A Quiet, Little Art Show With Ties To an HBO Star Deserves Notice in Houston: Let the Blockbusters Wait
Richard Serra’s etching “Coltrane,” 1999, recalls a pock-marked planet, at Hiram Butler Gallery.
Austrian potters Gertrude and Otto Natzler’s stoneware dish, circa 1950, is perfectly paired with Serra.
Gallery director Josh Pazda with a work on paper by Willem de Kooning and its counterpoint, a Janet Leach ceramic vessel, both offering an ode to nature.
James Turrell’s woodcut, “Aten Reign,” 2014, and British mid-century potter Bernard Leach’s stoneware jar, 1950-1970, are elegantly juxtaposed.
Hiram Butler demonstrates affinities between Sam Francis and Rookwood Pottery.
Martin Puryear’s “Untitled V,” a 2005 aquatint, meets its equal in Lucie Rie’s pair of stoneware bowls, circa 1950-1970.
Amid the fervor generated by the upcoming Dallas Art Fair and the arrival of contemporary museum blockbusters next month for Irving Penn at the Dallas Museum of Art, Frank Stella at the Modern Art Museum of Fort Worth and Mark Flood’s “Gratest” hits coming to the Contemporary Arts Museum Houston, one modestly scaled Houston gallery show provides a quiet moment of contemplation and connoisseurship — and there’s still time to catch it before it closes today (March 26) at 5 pm.
“Prints and Pots” – organized and sensitively curated by Hiram Butler Gallery — presents 10 pairings of disparate objects and media, which freely romp through art history. The premise of the show pairs contemporary and modern greats and their forays into print-making with largely under-known potters, as well as several widely heralded masters of ceramic art. Just 20 works tell the story, 10 creations on paper paired with corresponding clay vessels.
The show highlights big names and their prints — Richard Serra, Martin Puryear, Helen Frankenthaler, Jasper Johns, Sam Francis, Carroll Dunham (father of Lena Dunham of HBO’s Girls fame), Fred Sandback and the mighty James Turrell, whom the gallery has represented for decades — with their equals in the media of stoneware and fired clay. Consequently, collectors in the field of ceramics will be delighted to discover a pot by the immortal Beatrice Wood, as well as turn-of-the-century examples from the American firm Rookwood Pottery, plus a recently crafted primordial wood-fired box by Tim Rowan, from 2014, showing the influence of ancient Chinese ceramics.

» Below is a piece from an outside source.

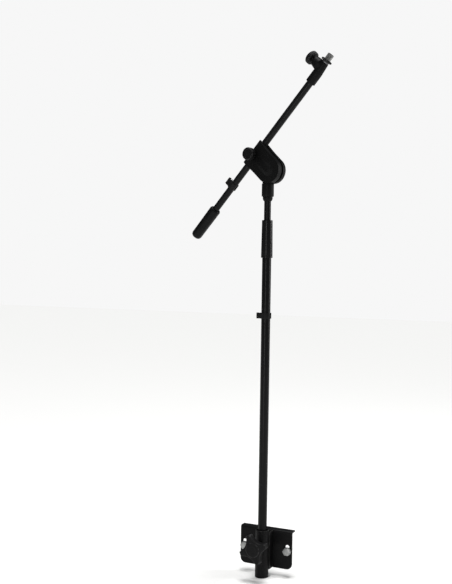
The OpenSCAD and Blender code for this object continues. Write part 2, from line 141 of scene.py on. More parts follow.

We’ll leave it for the viewer to decipher the connections between the planetary orb of Richard Serra’s dramatic, dark-side-of-the-moon Coltrane etching from 1999 and Austrian talents Gertrude and Otto Natzler’s stoneware dish from 1950 bearing an otherworldly knobby and cratered surface. Or revel in the steaks of glazed beauty from a Rockwood vessel, circa 1900, and its perfect match in a Sam Francis lithograph, pulled some 75 years later (Untitled, SF 351, 1973-1984). But if we had to pick a personal favorite, it might be Turrell’s serene woodcut Aten Reign, 2014, idyllically matched with mid-century British potter Bernard Leach’s stoneware jar bearing a honed surface marked by a mysterious semi-gloss green glaze.
“Prints and Pots” at Hiram Butler Gallery, 4520 Blossom, Houston, through Saturday, March 26, 2016.